▸ Data excerpt:

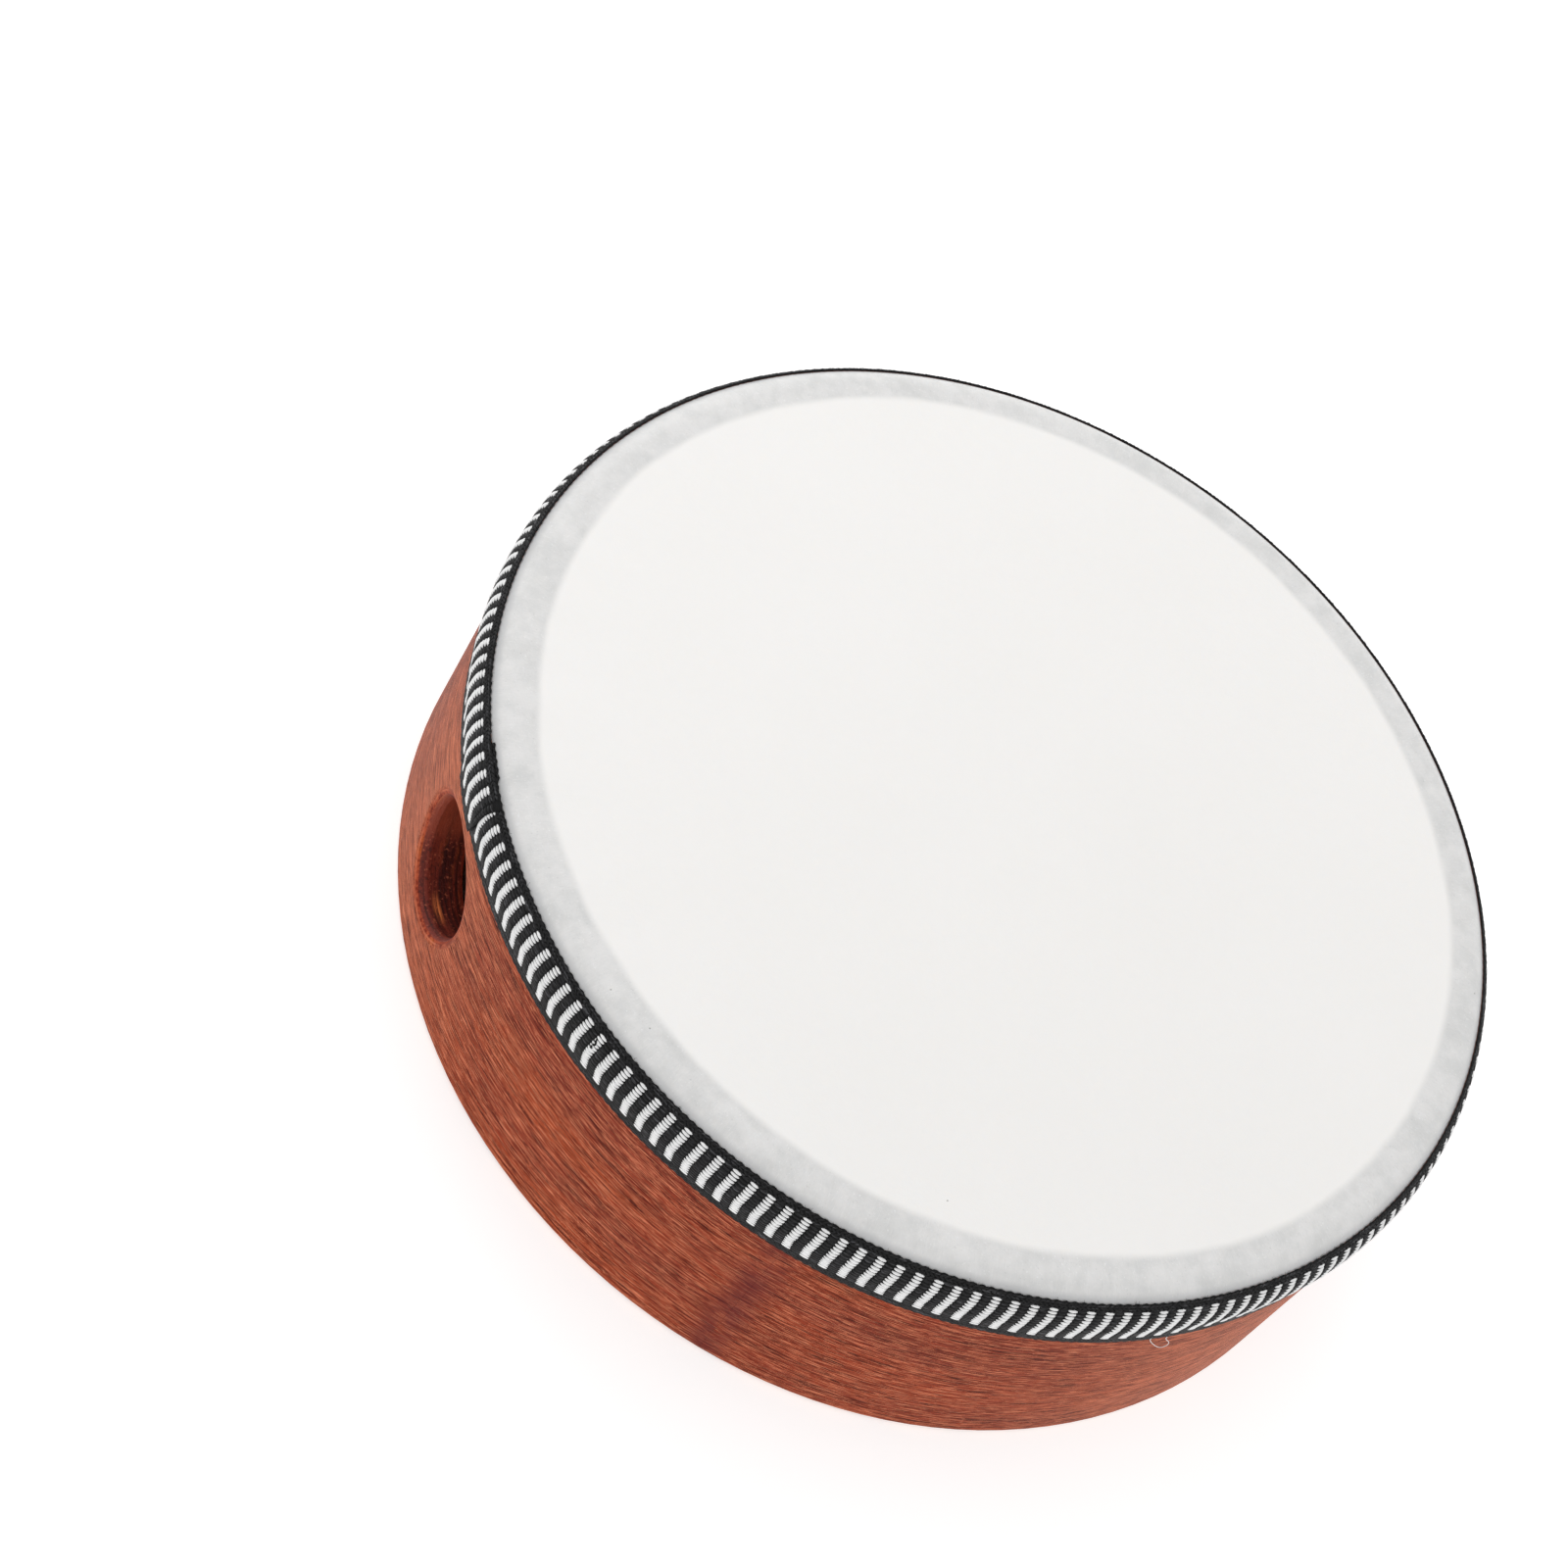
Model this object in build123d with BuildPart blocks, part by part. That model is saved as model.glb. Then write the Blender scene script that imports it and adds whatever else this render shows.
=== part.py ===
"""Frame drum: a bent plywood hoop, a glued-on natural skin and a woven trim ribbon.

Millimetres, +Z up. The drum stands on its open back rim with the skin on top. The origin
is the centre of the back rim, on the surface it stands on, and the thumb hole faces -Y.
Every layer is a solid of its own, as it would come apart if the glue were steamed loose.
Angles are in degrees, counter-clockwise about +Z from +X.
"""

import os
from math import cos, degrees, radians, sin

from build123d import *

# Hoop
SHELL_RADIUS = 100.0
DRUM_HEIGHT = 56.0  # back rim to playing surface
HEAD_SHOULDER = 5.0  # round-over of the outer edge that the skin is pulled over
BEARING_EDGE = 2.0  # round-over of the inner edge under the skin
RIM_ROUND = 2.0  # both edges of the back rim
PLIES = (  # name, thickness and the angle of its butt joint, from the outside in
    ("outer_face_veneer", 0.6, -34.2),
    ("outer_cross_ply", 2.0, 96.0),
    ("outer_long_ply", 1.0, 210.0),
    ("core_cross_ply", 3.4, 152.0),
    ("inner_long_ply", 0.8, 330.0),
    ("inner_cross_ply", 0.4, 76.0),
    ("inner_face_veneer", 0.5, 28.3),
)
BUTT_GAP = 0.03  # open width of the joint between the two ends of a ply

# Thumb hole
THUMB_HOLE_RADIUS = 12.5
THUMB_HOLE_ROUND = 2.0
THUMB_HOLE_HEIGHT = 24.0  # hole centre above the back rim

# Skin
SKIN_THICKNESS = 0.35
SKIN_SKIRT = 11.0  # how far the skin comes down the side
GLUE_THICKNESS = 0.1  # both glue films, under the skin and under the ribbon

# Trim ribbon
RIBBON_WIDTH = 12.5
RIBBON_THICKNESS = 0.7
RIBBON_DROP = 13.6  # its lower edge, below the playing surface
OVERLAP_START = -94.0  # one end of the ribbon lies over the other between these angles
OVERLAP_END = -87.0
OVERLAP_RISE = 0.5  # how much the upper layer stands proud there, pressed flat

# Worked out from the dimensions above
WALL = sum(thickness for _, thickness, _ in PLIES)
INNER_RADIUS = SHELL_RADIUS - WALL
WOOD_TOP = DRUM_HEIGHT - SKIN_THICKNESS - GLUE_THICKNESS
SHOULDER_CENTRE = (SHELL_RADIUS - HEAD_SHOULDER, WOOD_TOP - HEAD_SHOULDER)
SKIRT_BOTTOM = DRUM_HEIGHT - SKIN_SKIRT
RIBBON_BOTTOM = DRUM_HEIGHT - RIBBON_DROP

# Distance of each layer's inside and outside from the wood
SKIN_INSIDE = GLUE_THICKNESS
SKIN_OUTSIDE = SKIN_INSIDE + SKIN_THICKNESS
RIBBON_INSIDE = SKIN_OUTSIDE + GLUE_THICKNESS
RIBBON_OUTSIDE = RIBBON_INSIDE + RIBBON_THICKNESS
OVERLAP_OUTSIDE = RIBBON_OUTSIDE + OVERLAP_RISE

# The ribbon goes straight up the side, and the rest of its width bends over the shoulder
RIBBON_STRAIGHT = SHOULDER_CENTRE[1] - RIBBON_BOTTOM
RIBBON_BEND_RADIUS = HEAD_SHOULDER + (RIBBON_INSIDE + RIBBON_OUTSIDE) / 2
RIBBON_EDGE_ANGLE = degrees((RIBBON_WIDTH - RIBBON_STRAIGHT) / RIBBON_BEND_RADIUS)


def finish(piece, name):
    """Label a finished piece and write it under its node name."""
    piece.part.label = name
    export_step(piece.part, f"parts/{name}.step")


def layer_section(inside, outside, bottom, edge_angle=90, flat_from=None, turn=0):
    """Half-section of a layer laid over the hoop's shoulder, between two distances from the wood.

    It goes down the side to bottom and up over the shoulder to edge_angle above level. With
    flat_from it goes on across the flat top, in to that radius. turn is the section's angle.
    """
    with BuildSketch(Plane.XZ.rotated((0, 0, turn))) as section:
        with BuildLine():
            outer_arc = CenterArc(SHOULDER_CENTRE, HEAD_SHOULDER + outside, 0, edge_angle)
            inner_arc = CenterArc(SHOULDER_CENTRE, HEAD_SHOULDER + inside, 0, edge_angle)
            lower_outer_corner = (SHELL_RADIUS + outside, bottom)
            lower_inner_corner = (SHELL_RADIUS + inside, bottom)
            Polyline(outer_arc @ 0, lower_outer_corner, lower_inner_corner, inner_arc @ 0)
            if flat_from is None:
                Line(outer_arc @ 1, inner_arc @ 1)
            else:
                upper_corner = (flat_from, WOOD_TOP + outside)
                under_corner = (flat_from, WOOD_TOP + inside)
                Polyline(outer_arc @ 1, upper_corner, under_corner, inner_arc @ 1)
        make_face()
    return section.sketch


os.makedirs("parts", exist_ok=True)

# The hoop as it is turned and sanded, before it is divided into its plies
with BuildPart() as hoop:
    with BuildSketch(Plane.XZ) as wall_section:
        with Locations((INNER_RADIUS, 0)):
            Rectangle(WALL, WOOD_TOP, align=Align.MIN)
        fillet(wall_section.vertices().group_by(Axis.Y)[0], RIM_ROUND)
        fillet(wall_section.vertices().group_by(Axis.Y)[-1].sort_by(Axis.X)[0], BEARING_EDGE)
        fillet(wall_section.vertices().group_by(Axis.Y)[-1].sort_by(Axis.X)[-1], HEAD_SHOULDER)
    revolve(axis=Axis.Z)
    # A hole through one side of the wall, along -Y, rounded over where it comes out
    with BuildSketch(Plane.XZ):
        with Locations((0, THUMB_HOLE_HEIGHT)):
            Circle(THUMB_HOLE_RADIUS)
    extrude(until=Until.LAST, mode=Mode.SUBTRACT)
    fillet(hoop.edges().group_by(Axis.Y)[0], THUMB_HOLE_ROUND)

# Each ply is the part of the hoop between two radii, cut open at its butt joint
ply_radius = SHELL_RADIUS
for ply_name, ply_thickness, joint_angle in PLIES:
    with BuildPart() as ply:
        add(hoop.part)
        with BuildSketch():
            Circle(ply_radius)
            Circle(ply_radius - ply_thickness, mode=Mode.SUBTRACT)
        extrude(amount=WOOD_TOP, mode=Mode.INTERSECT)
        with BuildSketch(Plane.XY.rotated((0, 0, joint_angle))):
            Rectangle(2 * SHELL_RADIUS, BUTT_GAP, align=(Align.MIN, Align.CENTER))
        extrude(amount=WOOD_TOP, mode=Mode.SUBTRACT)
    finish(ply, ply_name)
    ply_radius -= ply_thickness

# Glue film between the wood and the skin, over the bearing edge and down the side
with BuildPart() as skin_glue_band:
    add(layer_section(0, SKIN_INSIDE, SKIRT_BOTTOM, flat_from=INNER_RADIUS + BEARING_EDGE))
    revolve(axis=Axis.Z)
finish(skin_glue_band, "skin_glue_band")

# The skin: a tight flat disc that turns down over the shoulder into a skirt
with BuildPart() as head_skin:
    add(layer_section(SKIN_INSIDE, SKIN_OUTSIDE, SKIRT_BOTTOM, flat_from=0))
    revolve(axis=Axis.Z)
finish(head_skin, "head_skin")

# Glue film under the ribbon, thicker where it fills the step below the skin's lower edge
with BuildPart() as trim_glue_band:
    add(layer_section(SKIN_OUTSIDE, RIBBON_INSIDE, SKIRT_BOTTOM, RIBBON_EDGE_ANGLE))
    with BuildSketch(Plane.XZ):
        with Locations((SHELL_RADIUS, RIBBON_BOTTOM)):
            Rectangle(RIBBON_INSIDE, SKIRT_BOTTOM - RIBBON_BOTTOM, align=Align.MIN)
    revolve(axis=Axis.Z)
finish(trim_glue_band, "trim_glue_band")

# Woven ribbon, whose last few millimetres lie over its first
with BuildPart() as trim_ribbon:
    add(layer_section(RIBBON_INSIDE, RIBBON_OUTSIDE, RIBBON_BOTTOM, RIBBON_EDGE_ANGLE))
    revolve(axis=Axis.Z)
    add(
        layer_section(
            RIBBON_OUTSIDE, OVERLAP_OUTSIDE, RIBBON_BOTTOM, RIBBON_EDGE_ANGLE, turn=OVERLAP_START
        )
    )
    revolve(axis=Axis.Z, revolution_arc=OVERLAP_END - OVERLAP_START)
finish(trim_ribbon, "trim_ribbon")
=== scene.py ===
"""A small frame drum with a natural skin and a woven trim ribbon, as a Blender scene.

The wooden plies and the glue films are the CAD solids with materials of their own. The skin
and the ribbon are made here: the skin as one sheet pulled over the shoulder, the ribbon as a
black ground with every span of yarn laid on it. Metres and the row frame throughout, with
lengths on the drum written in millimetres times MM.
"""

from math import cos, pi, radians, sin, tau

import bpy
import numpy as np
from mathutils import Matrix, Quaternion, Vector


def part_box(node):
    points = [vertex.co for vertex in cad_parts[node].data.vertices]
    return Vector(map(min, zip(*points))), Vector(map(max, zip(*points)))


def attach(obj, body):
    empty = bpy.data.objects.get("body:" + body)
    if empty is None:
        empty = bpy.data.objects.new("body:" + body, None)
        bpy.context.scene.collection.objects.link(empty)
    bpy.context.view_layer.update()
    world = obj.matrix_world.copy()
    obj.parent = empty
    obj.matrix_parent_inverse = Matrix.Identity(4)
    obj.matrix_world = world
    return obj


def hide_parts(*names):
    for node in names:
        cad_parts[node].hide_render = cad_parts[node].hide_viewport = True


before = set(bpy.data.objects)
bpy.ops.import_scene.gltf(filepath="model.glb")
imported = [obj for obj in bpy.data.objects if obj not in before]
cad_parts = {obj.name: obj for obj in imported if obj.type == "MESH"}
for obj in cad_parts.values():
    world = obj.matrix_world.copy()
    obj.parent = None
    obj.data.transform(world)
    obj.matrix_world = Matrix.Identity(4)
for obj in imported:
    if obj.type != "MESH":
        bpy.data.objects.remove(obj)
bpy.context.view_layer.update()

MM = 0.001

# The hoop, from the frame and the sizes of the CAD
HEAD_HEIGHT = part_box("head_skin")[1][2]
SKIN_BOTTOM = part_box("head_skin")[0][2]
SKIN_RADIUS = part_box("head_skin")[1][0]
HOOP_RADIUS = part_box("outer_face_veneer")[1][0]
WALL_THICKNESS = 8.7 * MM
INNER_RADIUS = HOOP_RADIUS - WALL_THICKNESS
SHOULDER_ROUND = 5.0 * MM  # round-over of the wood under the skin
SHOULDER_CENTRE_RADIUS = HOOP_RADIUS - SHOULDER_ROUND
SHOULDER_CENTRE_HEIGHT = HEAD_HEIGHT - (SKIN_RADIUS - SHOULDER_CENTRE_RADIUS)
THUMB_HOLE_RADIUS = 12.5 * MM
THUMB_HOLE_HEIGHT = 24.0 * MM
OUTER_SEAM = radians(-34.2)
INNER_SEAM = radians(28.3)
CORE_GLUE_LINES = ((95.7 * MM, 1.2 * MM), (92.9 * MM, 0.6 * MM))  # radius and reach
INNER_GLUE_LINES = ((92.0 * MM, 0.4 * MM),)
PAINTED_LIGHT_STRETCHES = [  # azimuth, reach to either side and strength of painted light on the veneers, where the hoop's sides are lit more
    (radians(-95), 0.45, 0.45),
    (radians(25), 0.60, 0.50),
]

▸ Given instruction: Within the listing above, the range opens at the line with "# Woven ribbon, whose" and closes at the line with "bpy.data.objects.remove(obj)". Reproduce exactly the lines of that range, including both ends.

▸ In response:
# Woven ribbon, whose last few millimetres lie over its first
with BuildPart() as trim_ribbon:
    add(layer_section(RIBBON_INSIDE, RIBBON_OUTSIDE, RIBBON_BOTTOM, RIBBON_EDGE_ANGLE))
    revolve(axis=Axis.Z)
    add(
        layer_section(
            RIBBON_OUTSIDE, OVERLAP_OUTSIDE, RIBBON_BOTTOM, RIBBON_EDGE_ANGLE, turn=OVERLAP_START
        )
    )
    revolve(axis=Axis.Z, revolution_arc=OVERLAP_END - OVERLAP_START)
finish(trim_ribbon, "trim_ribbon")
=== scene.py ===
"""A small frame drum with a natural skin and a woven trim ribbon, as a Blender scene.

The wooden plies and the glue films are the CAD solids with materials of their own. The skin
and the ribbon are made here: the skin as one sheet pulled over the shoulder, the ribbon as a
black ground with every span of yarn laid on it. Metres and the row frame throughout, with
lengths on the drum written in millimetres times MM.
"""

from math import cos, pi, radians, sin, tau

import bpy
import numpy as np
from mathutils import Matrix, Quaternion, Vector


def part_box(node):
    points = [vertex.co for vertex in cad_parts[node].data.vertices]
    return Vector(map(min, zip(*points))), Vector(map(max, zip(*points)))


def attach(obj, body):
    empty = bpy.data.objects.get("body:" + body)
    if empty is None:
        empty = bpy.data.objects.new("body:" + body, None)
        bpy.context.scene.collection.objects.link(empty)
    bpy.context.view_layer.update()
    world = obj.matrix_world.copy()
    obj.parent = empty
    obj.matrix_parent_inverse = Matrix.Identity(4)
    obj.matrix_world = world
    return obj


def hide_parts(*names):
    for node in names:
        cad_parts[node].hide_render = cad_parts[node].hide_viewport = True


before = set(bpy.data.objects)
bpy.ops.import_scene.gltf(filepath="model.glb")
imported = [obj for obj in bpy.data.objects if obj not in before]
cad_parts = {obj.name: obj for obj in imported if obj.type == "MESH"}
for obj in cad_parts.values():
    world = obj.matrix_world.copy()
    obj.parent = None
    obj.data.transform(world)
    obj.matrix_world = Matrix.Identity(4)
for obj in imported:
    if obj.type != "MESH":
        bpy.data.objects.remove(obj)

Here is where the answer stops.